→ Short problem: Return every entry exactly.
------ Dataset content ------
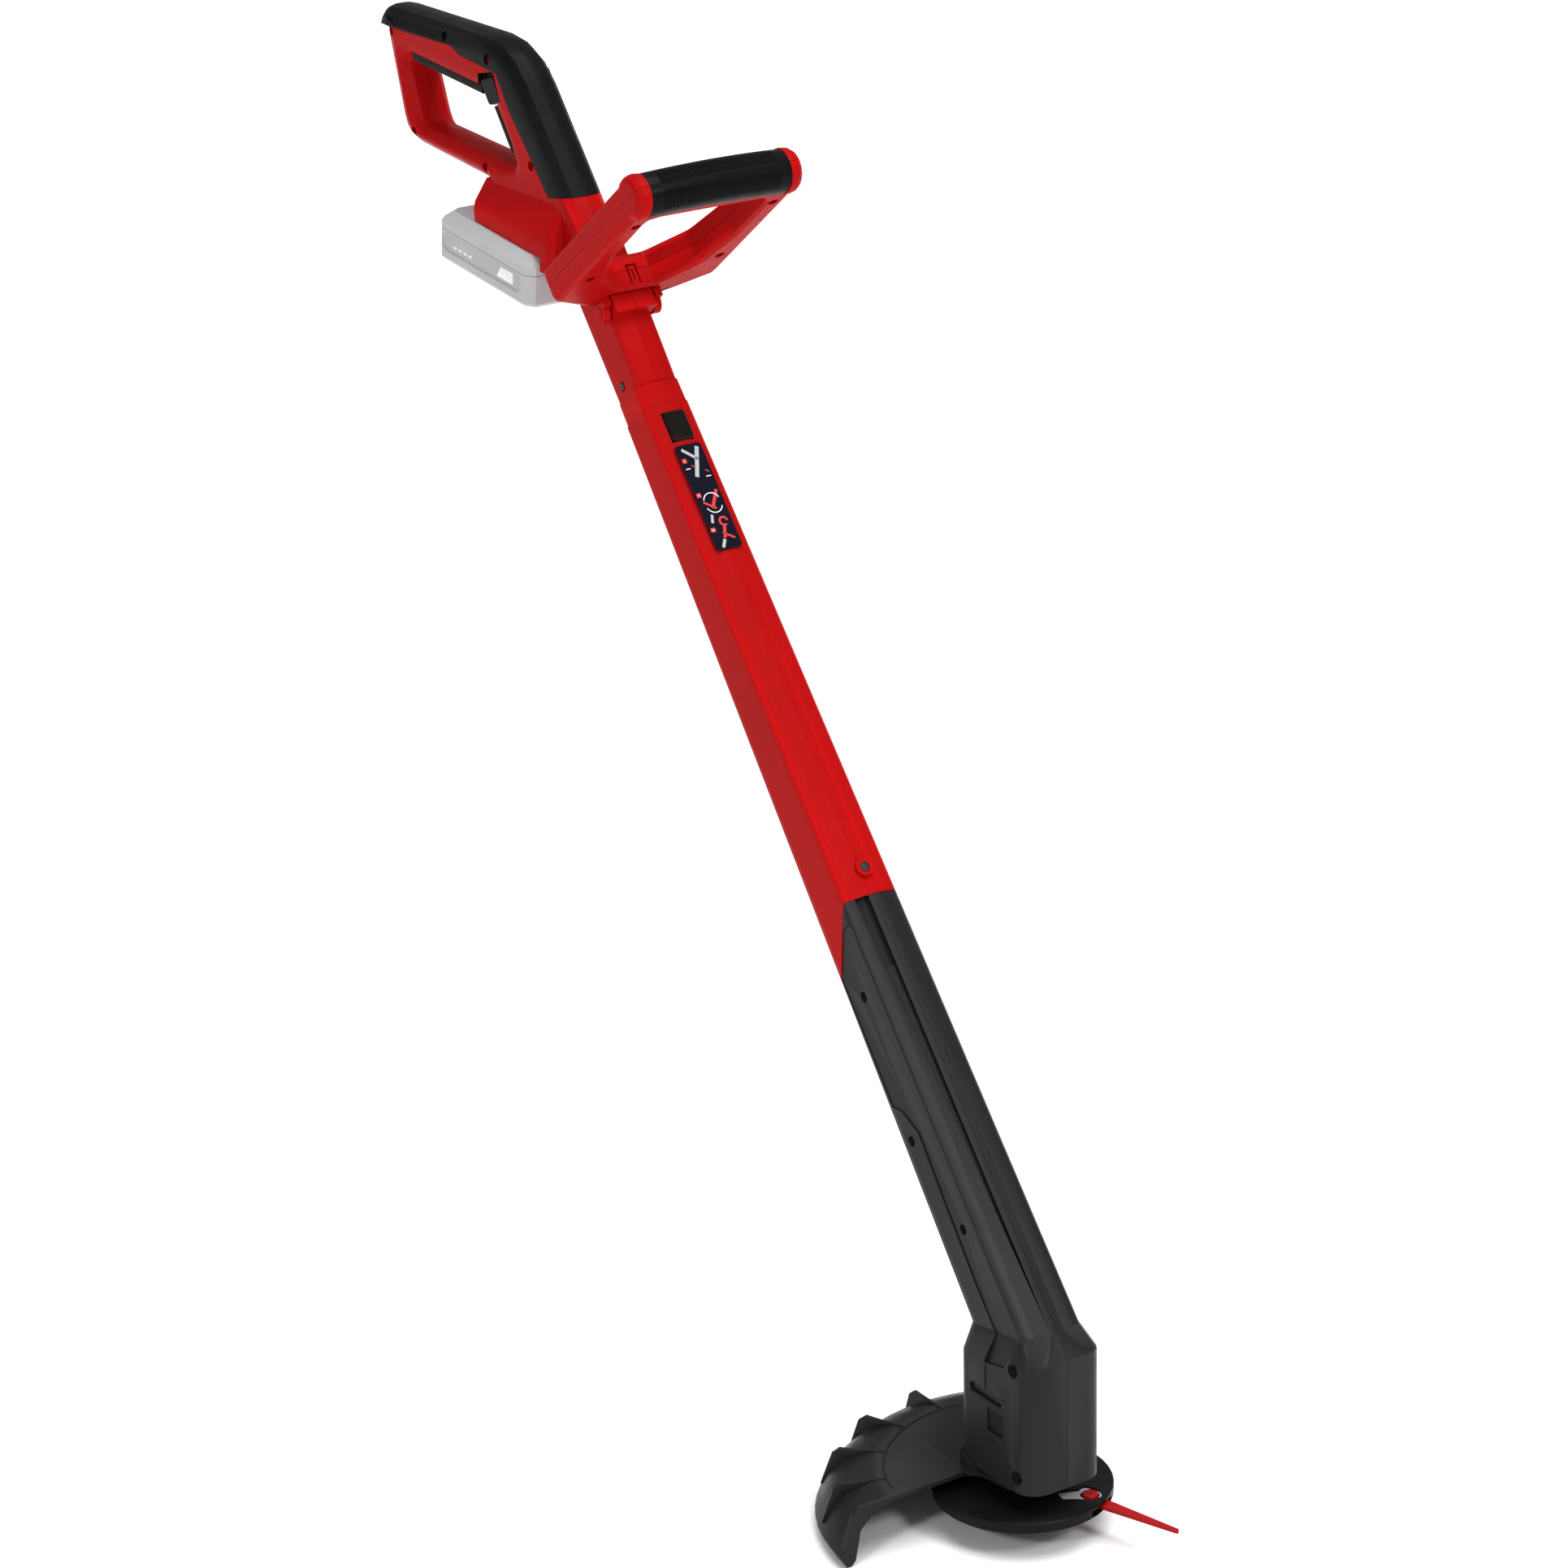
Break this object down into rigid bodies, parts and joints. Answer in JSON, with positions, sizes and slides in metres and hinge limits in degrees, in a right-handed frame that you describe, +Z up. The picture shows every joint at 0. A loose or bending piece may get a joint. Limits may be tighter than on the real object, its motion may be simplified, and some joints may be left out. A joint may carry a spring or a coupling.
{
  "type": "cordless string trimmer",
  "caption": "Cordless grass trimmer with a leaning shaft, spinning disc and swinging blade, guard, pull-off loop handle with slide-on battery and a fold-down front grip",
  "frame": {"origin": "centre of the cutting disc's underside, on the spin axis", "axes": "+X points forward, the way the front of the tool faces; +Z is up along the spin axis; the shaft leans back toward -X; the user's right is -Y"},
  "size_m": [0.874, 0.2455, 0.9045],
  "materials": {
    "red_plastic": "satin red moulded plastic",
    "dark_plastic": "satin charcoal moulded plastic",
    "black_plastic": "satin black moulded plastic",
    "gloss_black": "gloss black moulded plastic",
    "rubber": "soft black grip rubber",
    "label": "printed film",
    "battery_plastic": "light grey moulded plastic",
    "blade_red": "satin red moulded plastic",
    "steel": "machined steel",
    "dark_steel": "black oxide steel",
    "copper": "copper windings on a steel core",
    "cell_wrap": "shrink wrap",
    "wire": "cable sheath"
  },
  "bodies": {
    "frame": {"lower_housing_right": "dark_plastic", "lower_housing_left": "dark_plastic", "housing_screw_1": "dark_steel", "housing_screw_2": "dark_steel", "housing_screw_3": "dark_steel", "housing_screw_4": "dark_steel", "housing_screw_5": "dark_steel", "main_tube": "red_plastic", "tube_collar": "red_plastic", "tube_screw": "dark_steel", "instruction_label": "label", "cable_socket": "black_plastic", "motor_cable": "wire", "motor_can": "steel", "motor_end_cap": "black_plastic", "motor_bearing_upper": "steel", "motor_bearing_lower": "steel", "guard": "dark_plastic", "guard_screw": "dark_steel"},
    "cutting_head": {"motor_shaft": "steel", "motor_rotor": "copper", "cutting_disc": "black_plastic", "disc_nut": "steel"},
    "blade": {"cutting_blade": "blade_red"},
    "lock_button": {"shaft_lock_button": "gloss_black"},
    "rear_handle": {"handle_shell_right": "red_plastic", "handle_shell_left": "red_plastic", "soft_grip_right": "rubber", "soft_grip_left": "rubber", "loop_lining_right": "rubber", "loop_lining_left": "rubber", "column_lining_right": "rubber", "column_lining_left": "rubber", "handle_screw_1": "dark_steel", "handle_screw_2": "dark_steel", "handle_screw_3": "dark_steel", "handle_screw_4": "dark_steel", "handle_screw_5": "dark_steel", "handle_screw_6": "dark_steel", "handle_screw_7": "dark_steel", "trigger_pin": "steel", "switch_module": "black_plastic", "handle_cable": "wire", "cable_plug": "black_plastic", "spigot_tube": "steel", "terminal_block": "black_plastic"},
    "trigger": {"trigger": "black_plastic"},
    "lockoff": {"lockoff_button": "black_plastic"},
    "battery": {"battery_lid": "battery_plastic", "battery_base": "battery_plastic", "battery_cells": "cell_wrap"},
    "battery_release": {"battery_release_button": "battery_plastic"},
    "front_handle": {"front_handle_lower": "red_plastic", "front_handle_upper": "red_plastic", "front_grip": "rubber", "front_handle_screw_1": "dark_steel", "front_handle_screw_2": "dark_steel", "front_handle_screw_3": "dark_steel", "front_handle_screw_4": "dark_steel", "front_handle_screw_5": "dark_steel"}
  },
  "joints": [
    {"name": "disc_spin", "type": "hinge", "parent": "frame", "child": "cutting_head", "pos_m": [0, 0, 0], "axis": [0, 0, 1], "continuous": true},
    {"name": "blade_swing", "type": "hinge", "parent": "cutting_head", "child": "blade", "pos_m": [0.0415, 0.025, 0.003], "axis": [0, 0, 1], "range_deg": [-24, 24]},
    {"name": "shaft_lock", "type": "slide", "parent": "frame", "child": "lock_button", "axis": [-0.766, 0, -0.6428], "range_m": [0, 0.0025], "stiffness_N_per_m": 800, "springref_m": -0.002},
    {"name": "handle_pull_off", "type": "slide", "parent": "frame", "child": "rear_handle", "axis": [-0.6428, 0, 0.766], "range_m": [0, 0.12]},
    {"name": "trigger_pull", "type": "hinge", "parent": "rear_handle", "child": "trigger", "pos_m": [-0.5865, 0, 0.853], "axis": [0, 1, 0], "range_deg": [0, 7], "stiffness_Nm_per_rad": 0.8, "springref_deg": -6.88},
    {"name": "lockoff_press", "type": "slide", "parent": "rear_handle", "child": "lockoff", "axis": [0, -1, 0], "range_m": [0, 0.0016], "stiffness_N_per_m": 700, "springref_m": -0.002},
    {"name": "battery_slide", "type": "slide", "parent": "rear_handle", "child": "battery", "axis": [-0.9945, 0, 0.1045], "range_m": [0, 0.11]},
    {"name": "battery_release_press", "type": "slide", "parent": "battery", "child": "battery_release", "axis": [0.9945, 0, -0.1045], "range_m": [0, 0.003], "stiffness_N_per_m": 800, "springref_m": -0.002},
    {"name": "front_handle_fold", "type": "hinge", "parent": "rear_handle", "child": "front_handle", "pos_m": [-0.45341, 0, 0.71874], "axis": [0, 1, 0], "range_deg": [0, 62]}
  ]
}
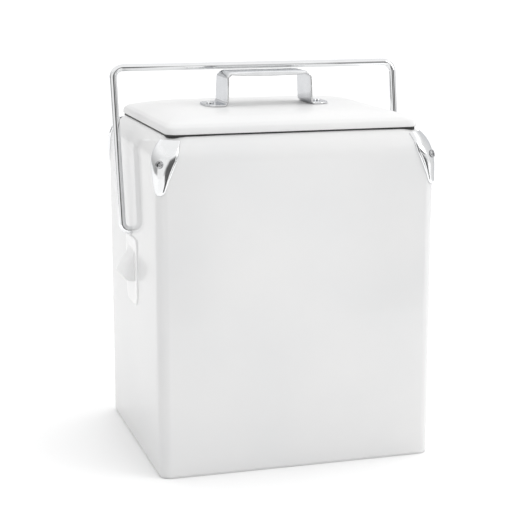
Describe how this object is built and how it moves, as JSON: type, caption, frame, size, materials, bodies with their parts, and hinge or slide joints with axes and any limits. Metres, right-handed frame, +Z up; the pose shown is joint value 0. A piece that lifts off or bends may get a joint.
------
→ Reply to the exercise:
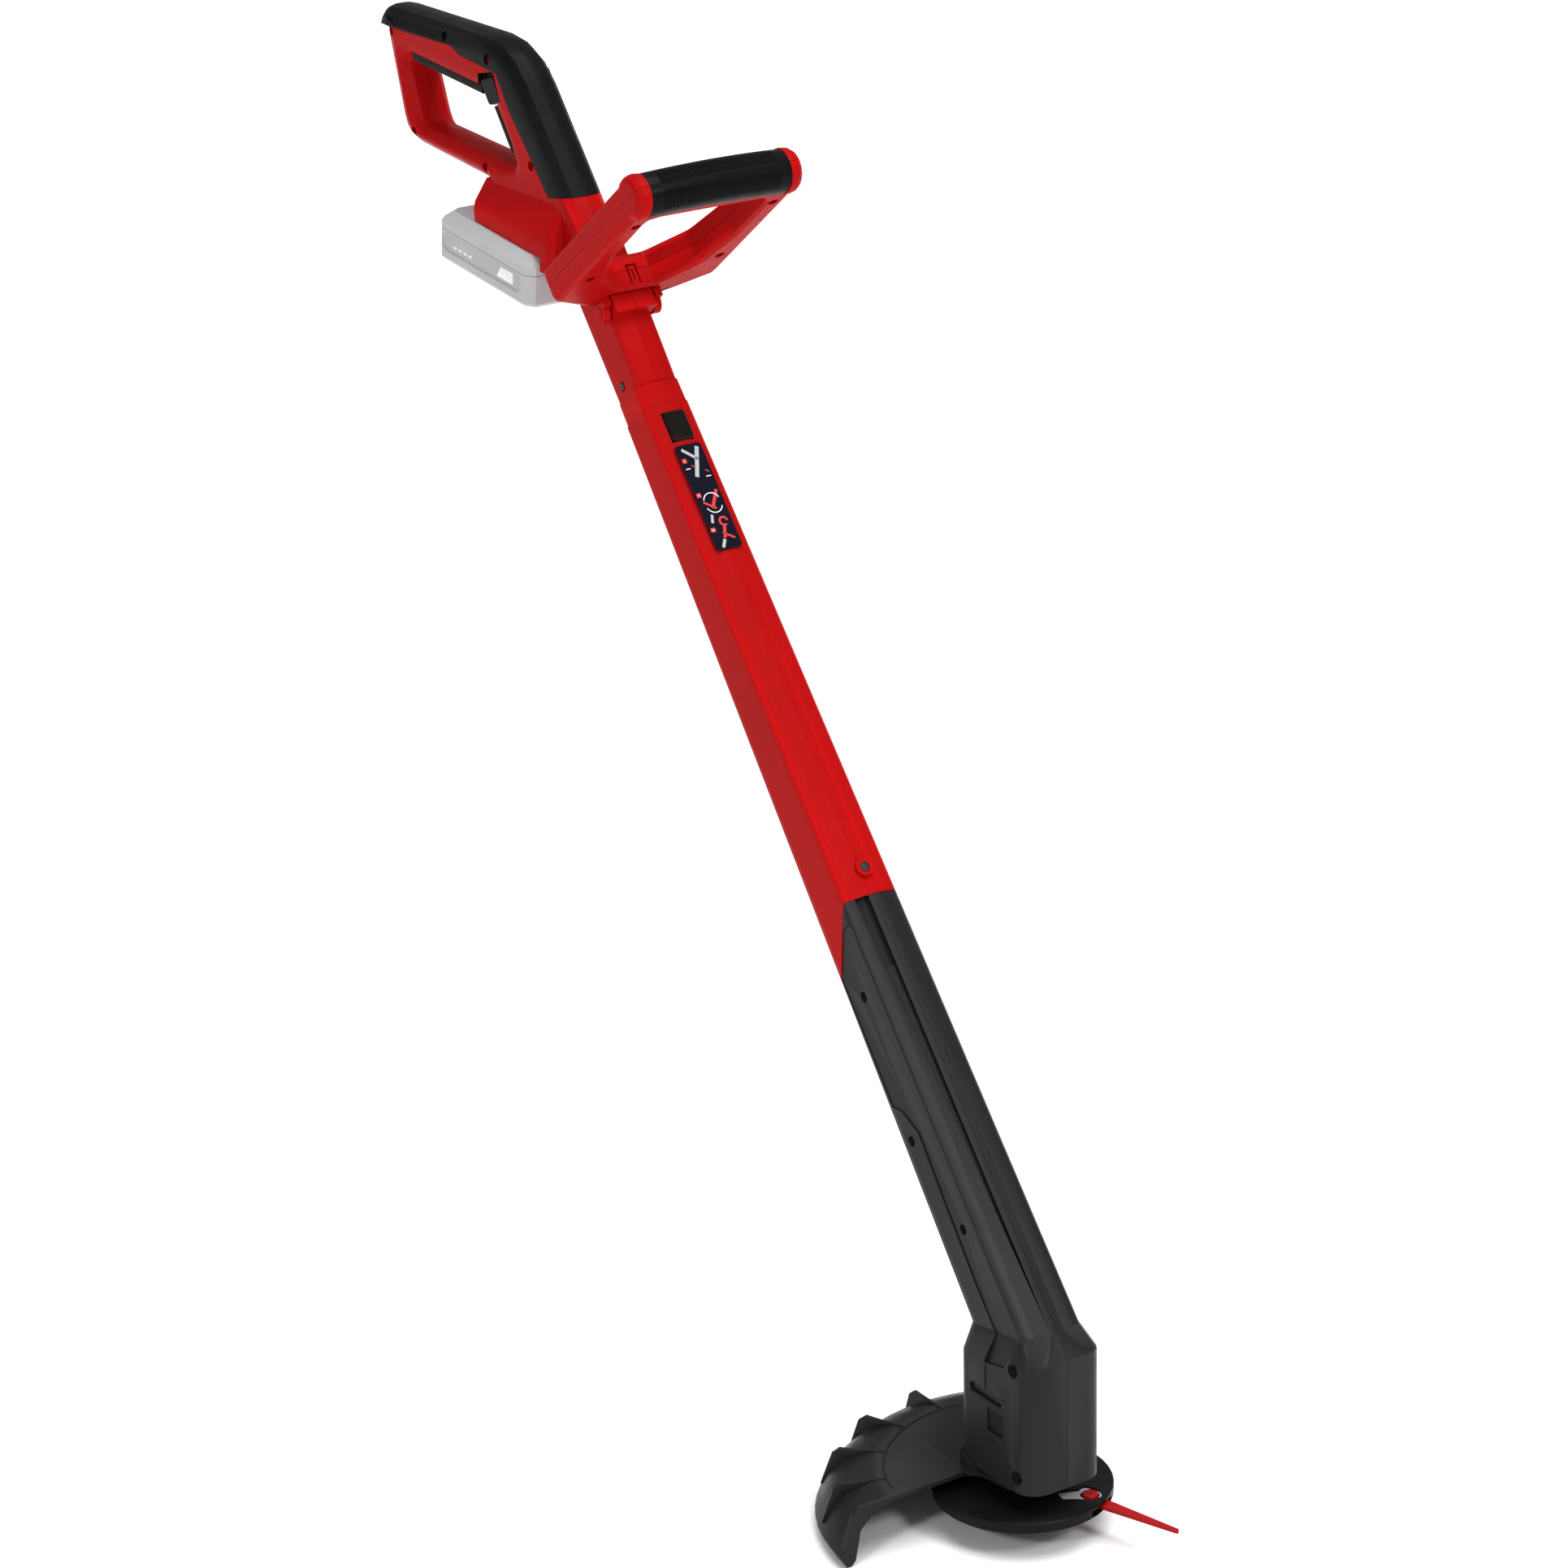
Break this object down into rigid bodies, parts and joints. Answer in JSON, with positions, sizes and slides in metres and hinge limits in degrees, in a right-handed frame that you describe, +Z up. The picture shows every joint at 0. A loose or bending piece may get a joint. Limits may be tighter than on the real object, its motion may be simplified, and some joints may be left out. A joint may carry a spring or a coupling.
{
  "type": "cordless string trimmer",
  "caption": "Cordless grass trimmer with a leaning shaft, spinning disc and swinging blade, guard, pull-off loop handle with slide-on battery and a fold-down front grip",
  "frame": {"origin": "centre of the cutting disc's underside, on the spin axis", "axes": "+X points forward, the way the front of the tool faces; +Z is up along the spin axis; the shaft leans back toward -X; the user's right is -Y"},
  "size_m": [0.874, 0.2455, 0.9045],
  "materials": {
    "red_plastic": "satin red moulded plastic",
    "dark_plastic": "satin charcoal moulded plastic",
    "black_plastic": "satin black moulded plastic",
    "gloss_black": "gloss black moulded plastic",
    "rubber": "soft black grip rubber",
    "label": "printed film",
    "battery_plastic": "light grey moulded plastic",
    "blade_red": "satin red moulded plastic",
    "steel": "machined steel",
    "dark_steel": "black oxide steel",
    "copper": "copper windings on a steel core",
    "cell_wrap": "shrink wrap",
    "wire": "cable sheath"
  },
  "bodies": {
    "frame": {"lower_housing_right": "dark_plastic", "lower_housing_left": "dark_plastic", "housing_screw_1": "dark_steel", "housing_screw_2": "dark_steel", "housing_screw_3": "dark_steel", "housing_screw_4": "dark_steel", "housing_screw_5": "dark_steel", "main_tube": "red_plastic", "tube_collar": "red_plastic", "tube_screw": "dark_steel", "instruction_label": "label", "cable_socket": "black_plastic", "motor_cable": "wire", "motor_can": "steel", "motor_end_cap": "black_plastic", "motor_bearing_upper": "steel", "motor_bearing_lower": "steel", "guard": "dark_plastic", "guard_screw": "dark_steel"},
    "cutting_head": {"motor_shaft": "steel", "motor_rotor": "copper", "cutting_disc": "black_plastic", "disc_nut": "steel"},
    "blade": {"cutting_blade": "blade_red"},
    "lock_button": {"shaft_lock_button": "gloss_black"},
    "rear_handle": {"handle_shell_right": "red_plastic", "handle_shell_left": "red_plastic", "soft_grip_right": "rubber", "soft_grip_left": "rubber", "loop_lining_right": "rubber", "loop_lining_left": "rubber", "column_lining_right": "rubber", "column_lining_left": "rubber", "handle_screw_1": "dark_steel", "handle_screw_2": "dark_steel", "handle_screw_3": "dark_steel", "handle_screw_4": "dark_steel", "handle_screw_5": "dark_steel", "handle_screw_6": "dark_steel", "handle_screw_7": "dark_steel", "trigger_pin": "steel", "switch_module": "black_plastic", "handle_cable": "wire", "cable_plug": "black_plastic", "spigot_tube": "steel", "terminal_block": "black_plastic"},
    "trigger": {"trigger": "black_plastic"},
    "lockoff": {"lockoff_button": "black_plastic"},
    "battery": {"battery_lid": "battery_plastic", "battery_base": "battery_plastic", "battery_cells": "cell_wrap"},
    "battery_release": {"battery_release_button": "battery_plastic"},
    "front_handle": {"front_handle_lower": "red_plastic", "front_handle_upper": "red_plastic", "front_grip": "rubber", "front_handle_screw_1": "dark_steel", "front_handle_screw_2": "dark_steel", "front_handle_screw_3": "dark_steel", "front_handle_screw_4": "dark_steel", "front_handle_screw_5": "dark_steel"}
  },
  "joints": [
    {"name": "disc_spin", "type": "hinge", "parent": "frame", "child": "cutting_head", "pos_m": [0, 0, 0], "axis": [0, 0, 1], "continuous": true},
    {"name": "blade_swing", "type": "hinge", "parent": "cutting_head", "child": "blade", "pos_m": [0.0415, 0.025, 0.003], "axis": [0, 0, 1], "range_deg": [-24, 24]},
    {"name": "shaft_lock", "type": "slide", "parent": "frame", "child": "lock_button", "axis": [-0.766, 0, -0.6428], "range_m": [0, 0.0025], "stiffness_N_per_m": 800, "springref_m": -0.002},
    {"name": "handle_pull_off", "type": "slide", "parent": "frame", "child": "rear_handle", "axis": [-0.6428, 0, 0.766], "range_m": [0, 0.12]},
    {"name": "trigger_pull", "type": "hinge", "parent": "rear_handle", "child": "trigger", "pos_m": [-0.5865, 0, 0.853], "axis": [0, 1, 0], "range_deg": [0, 7], "stiffness_Nm_per_rad": 0.8, "springref_deg": -6.88},
    {"name": "lockoff_press", "type": "slide", "parent": "rear_handle", "child": "lockoff", "axis": [0, -1, 0], "range_m": [0, 0.0016], "stiffness_N_per_m": 700, "springref_m": -0.002},
    {"name": "battery_slide", "type": "slide", "parent": "rear_handle", "child": "battery", "axis": [-0.9945, 0, 0.1045], "range_m": [0, 0.11]},
    {"name": "battery_release_press", "type": "slide", "parent": "battery", "child": "battery_release", "axis": [0.9945, 0, -0.1045], "range_m": [0, 0.003], "stiffness_N_per_m": 800, "springref_m": -0.002},
    {"name": "front_handle_fold", "type": "hinge", "parent": "rear_handle", "child": "front_handle", "pos_m": [-0.45341, 0, 0.71874], "axis": [0, 1, 0], "range_deg": [0, 62]}
  ]
}
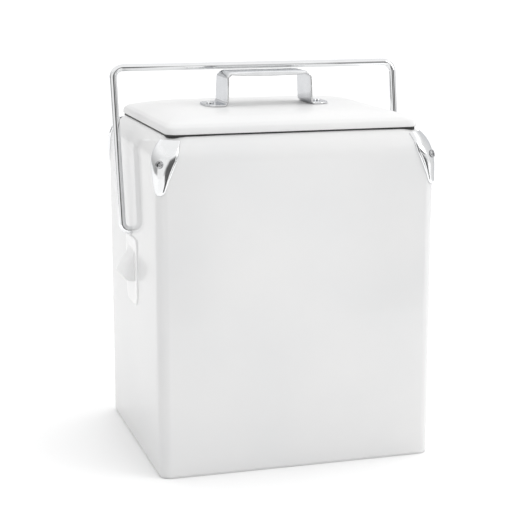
Describe how this object is built and how it moves, as JSON: type, caption, frame, size, materials, bodies with their parts, and hinge or slide joints with axes and any limits. Metres, right-handed frame, +Z up; the pose shown is joint value 0. A piece that lifts off or bends may get a joint.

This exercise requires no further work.